Print the first line of the material below and each line after it, exactly as written, ending with the line that contains "HX, HY = LENGTH / 2, DEPTH / 2".
--- start ---
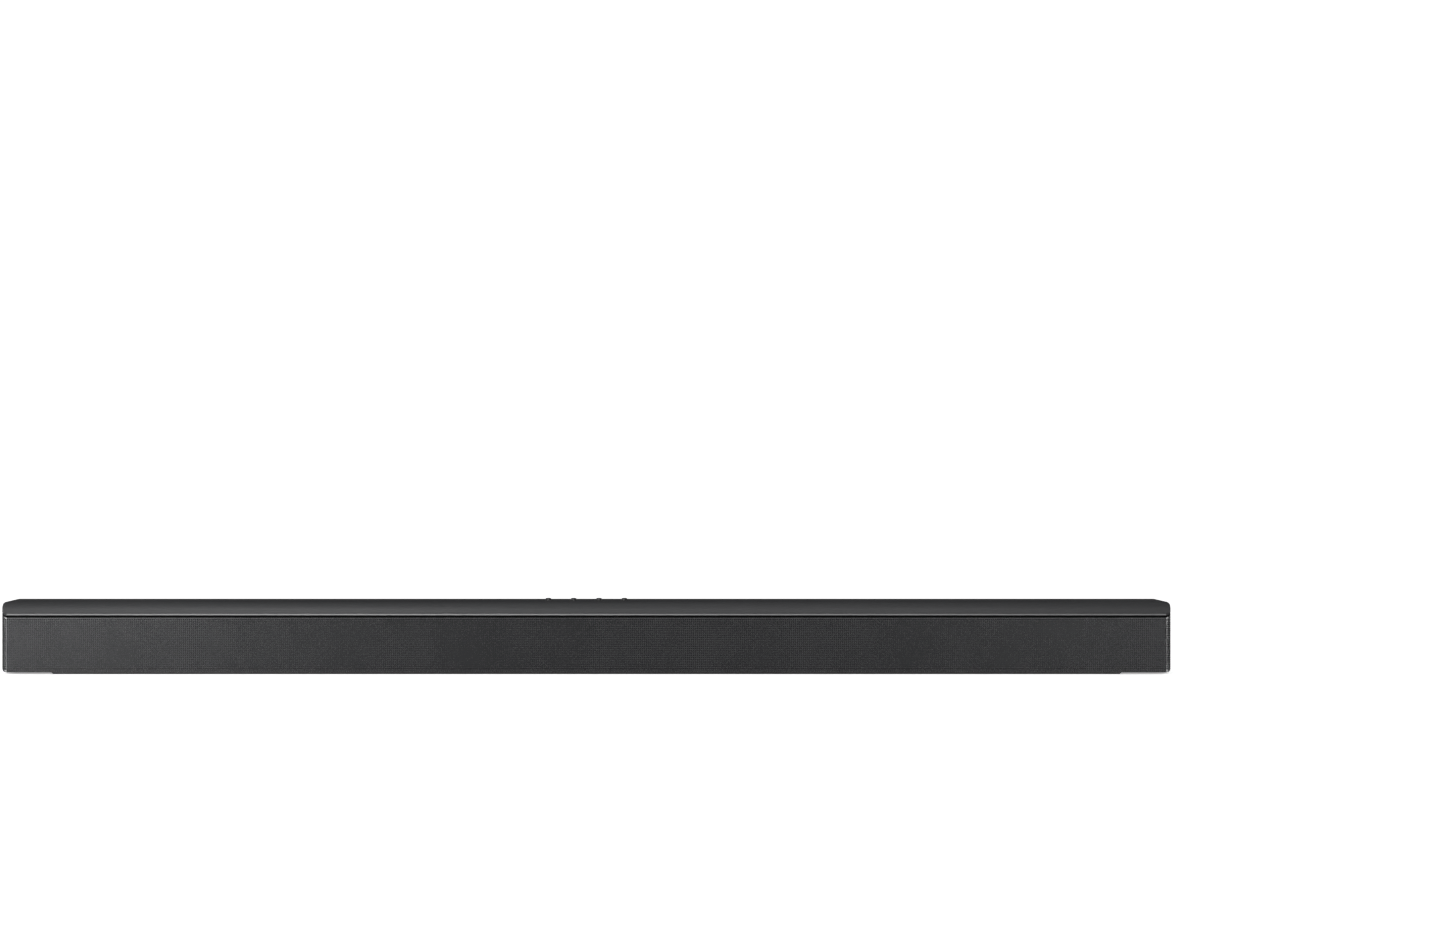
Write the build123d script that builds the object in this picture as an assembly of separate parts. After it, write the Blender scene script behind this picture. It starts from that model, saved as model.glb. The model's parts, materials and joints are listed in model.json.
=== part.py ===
"""Three-channel soundbar: perforated metal grille, moulded lid with four keys, lower case with
rear connector bays, and everything inside it. Millimetres. X is the length, the front faces -Y,
+Z is up, and the origin is the middle of the footprint on the surface that the bar stands on."""

from build123d import *
import math
import os

# ---------------------------------------------------------------- driving dimensions
LENGTH = 980.0            # overall, along X
DEPTH = 105.0             # overall, along Y
HEIGHT = 60.5             # top of the lid above the table, keys not counted
HX, HY = LENGTH / 2, DEPTH / 2

FOOT_GAP = 0.25           # rubber stands this far below the sole plateau
SOLE_DROP = 1.6           # underside of the case outside the plateau
SOLE_HALF_X = 449.0       # the plateau's half length
SHEET = 0.8               # grille sheet
CLOTH = 0.4               # acoustic cloth behind the grille
GRILLE_Z0, GRILLE_Z1 = 1.5, 47.4
GRILLE_REAR_Y = 33.0      # where the grille's end wings stop
CORNER_R = 6.0            # vertical corner radius of grille and lid, front
REAR_R = 5.0              # vertical corner radius, rear
SOLE_R = 4.0              # rounding of the two lower end edges
SHADOW = 2.0              # groove between grille and lid
LID_Z0 = GRILLE_Z1 + SHADOW
FLARE_X, FLARE_R = 485.0, 5.25  # the grille's top edge curls up round the ends from here
LID_FLARE_X, LID_FLARE_R = 486.2, 3.95   # and the lid's lower edge from here
CEILING = HEIGHT - 2.5    # underside of the lid's top skin
SLOPE = 44.0              # angle of the lid's front slope above the horizontal
LIP = (-52.17, 50.7)      # top of the bright edge facet that runs along the lid's front (y, z)
LIP_NOTCH = (-51.75, 50.82)   # fine line between the facet and the slope
SLOPE_FOOT = (-51.88, 51.15)
SLOPE_TOP_Y = SLOPE_FOOT[0] + (HEIGHT - SLOPE_FOOT[1]) / math.tan(math.radians(SLOPE))
WALL = 2.5                # moulded wall

BAFFLE_FRONT, PLATE_FRONT, PLATE_BACK = -51.2, -44.5, -41.5
DRIVER_Z = 26.5
WOOFERS = {"left": -370.0, "centre_left": -86.0, "centre_right": 86.0, "right": 370.0}
TWEETERS = {"left": -452.0, "centre": 0.0, "right": 452.0}
KEY_PITCH, KEY_Y, KEY_R, KEY_TOP = 21.5, 3.0, 2.65, 62.6
KEY_TRAVEL = 0.6
KEYS = ("button_power", "button_volume_down", "button_volume_up", "button_source")
CONE_TRAVEL = 2.5
DISPLAY_X, IR_X = 235.0, 182.0
PILLARS = [(-476, 42), (476, 42), (-290, 42), (290, 42), (-118, 42), (118, 42),
           (-245, -32), (245, -32), (-160, -32), (160, -32)]
BAY = (-80.0, 80.0, 29.7, 8.0)        # io bay: x0, x1, floor of the recess (y), unused
DC_BAY = (150.0, 200.0)
BAY_ROOF = 40.0
HOLDER_X, HOLDER_Z = 330.0, 28.0      # wall-holder inserts
BOARD_Z = 12.0

os.makedirs("parts", exist_ok=True)


# ---------------------------------------------------------------- helpers
def bx(x0, x1, y0, y1, z0, z1):
    return Pos((x0 + x1) / 2, (y0 + y1) / 2, (z0 + z1) / 2) * Box(x1 - x0, y1 - y0, z1 - z0)


def cz(x, y, z0, z1, r):
    return Pos(x, y, (z0 + z1) / 2) * Cylinder(r, z1 - z0)


def cy(x, z, y0, y1, r):
    return Pos(x, (y0 + y1) / 2, z) * Rot(90, 0, 0) * Cylinder(r, y1 - y0)


def wire_of(points, place):
    """Closed wire through (u, v, corner radius) points; place maps (u, v) to 3-D."""
    n, legs = len(points), []
    for i, (u, v, r) in enumerate(points):
        p = (u, v)
        if r <= 0:
            legs.append((p, None, p))
            continue
        a, b = points[i - 1][:2], points[(i + 1) % n][:2]
        d1 = (a[0] - u, a[1] - v)
        d2 = (b[0] - u, b[1] - v)
        l1, l2 = math.hypot(*d1), math.hypot(*d2)
        d1, d2 = (d1[0] / l1, d1[1] / l1), (d2[0] / l2, d2[1] / l2)
        half = math.acos(max(-1, min(1, d1[0] * d2[0] + d1[1] * d2[1]))) / 2
        t = r / math.tan(half)
        bis = (d1[0] + d2[0], d1[1] + d2[1])
        lb = math.hypot(*bis)
        k = r / math.sin(half) - r
        legs.append(((u + d1[0] * t, v + d1[1] * t),
                     (u + bis[0] / lb * k, v + bis[1] / lb * k),
                     (u + d2[0] * t, v + d2[1] * t)))
    edges = []
    for i, (s, m, e) in enumerate(legs):
        if m is not None:
            edges.append(Edge.make_three_point_arc(place(*s), place(*m), place(*e)))
        nxt = legs[(i + 1) % n][0]
        if math.hypot(nxt[0] - e[0], nxt[1] - e[1]) > 1e-6:
            edges.append(Edge.make_line(place(*e), place(*nxt)))
    return Wire(edges)


def plan(points, z0, z1):
    return extrude(Face(wire_of(points, lambda u, v: Vector(u, v, z0))), z1 - z0, (0, 0, 1))


def front(points, y0, y1):
    return extrude(Face(wire_of(points, lambda u, v: Vector(u, y0, v))), y1 - y0, (0, 1, 0))


def side(points, x0, x1):
    return extrude(Face(wire_of(points, lambda u, v: Vector(x0, u, v))), x1 - x0, (1, 0, 0))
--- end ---
▸ Final result:
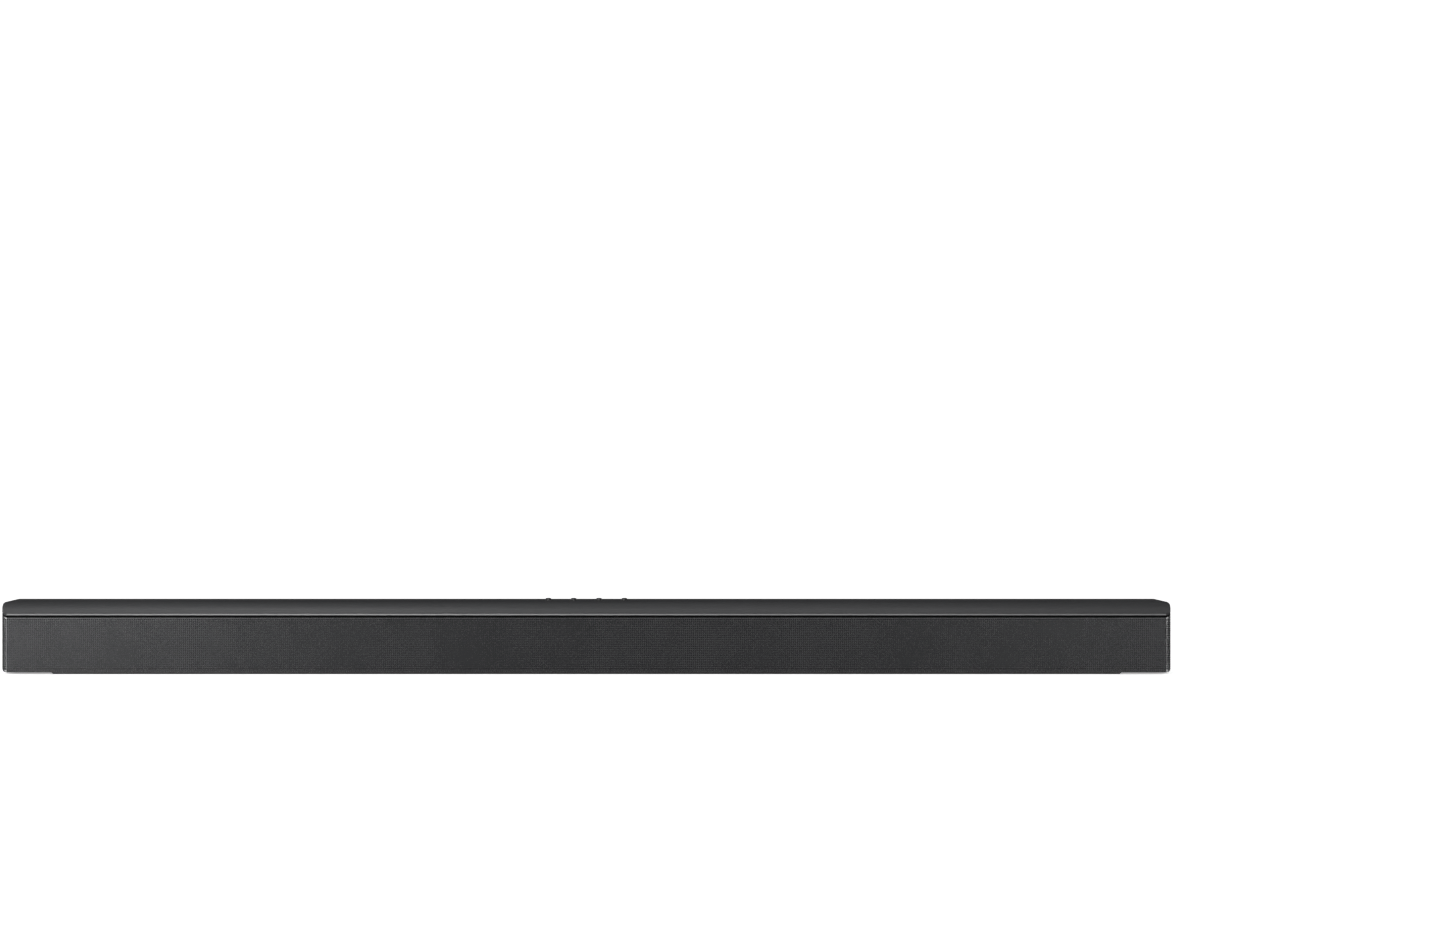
Write the build123d script that builds the object in this picture as an assembly of separate parts. After it, write the Blender scene script behind this picture. It starts from that model, saved as model.glb. The model's parts, materials and joints are listed in model.json.
=== part.py ===
"""Three-channel soundbar: perforated metal grille, moulded lid with four keys, lower case with
rear connector bays, and everything inside it. Millimetres. X is the length, the front faces -Y,
+Z is up, and the origin is the middle of the footprint on the surface that the bar stands on."""

from build123d import *
import math
import os

# ---------------------------------------------------------------- driving dimensions
LENGTH = 980.0            # overall, along X
DEPTH = 105.0             # overall, along Y
HEIGHT = 60.5             # top of the lid above the table, keys not counted
HX, HY = LENGTH / 2, DEPTH / 2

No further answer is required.